On Wednesday I wrote here about the social media storm that had engulfed the current West End production of COCK, when tickets for the remaining weeks of the run were suddenly being advertised, through the show’s own box office, at up to £400 a ticket.

The producers Elliot Harper, in a statement to The Stage, cited supply and demand for the sudden price inflation. But it turned out that the sky isn’t the limit, after all; the limit is shame. And shamed by the very public denunciation of their price gouging tactics, they relented, bringing the price of those premium tickets down to “just” £125-£175, as The Guardian reported on Wednesday.

Those prices are still essentially unaffordable to many, but at least they’re not totally insane.

Meanwhile, in New York — where Elliott Harper have transferred their London production of Sondheim’s COMPANY — Chris Harper got a more welcome public mention yesterday. At a talkback after the show on Tuesday, Patti LuPone publicly challenged a member of the audience who was defying the regulation to wear a mask over her nose and mouth: “Put your mask over your nose, that’s why you’re in the theater, That is the rule. If you don’t want to follow the rule, get the fuck out! Who do you think you are, that you do not respect the people sitting around you?” 

When the audience member shouted back, “I’m paying your wages!”LuPone in turn retorted:  “You pay my salary?” Bullshit. Chris Harper pays my salary.”

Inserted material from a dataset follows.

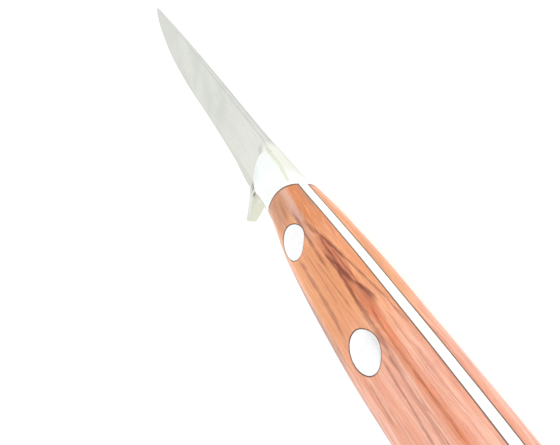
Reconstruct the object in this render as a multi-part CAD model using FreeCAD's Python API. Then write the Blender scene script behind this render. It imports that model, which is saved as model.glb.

By yesterday, TodayTix had already mocked up a tee-shirt that proudly stated:

Partly, no doubt, with the inflated premium price tickets that he’s earned for COCK. For his part, Harper replied to LuPone’s outburst with this statement: “Over the course of her storied career, Patti has always had an unshakable bond with the audience, and she takes their role as seriously as her own. She is also a fierce advocate for the entire theatrical workforce. We stand with Patti and support her efforts to keep our entire community — from patrons to hers, cast to stage crew — safe and healthy so we can keep Broadway open.”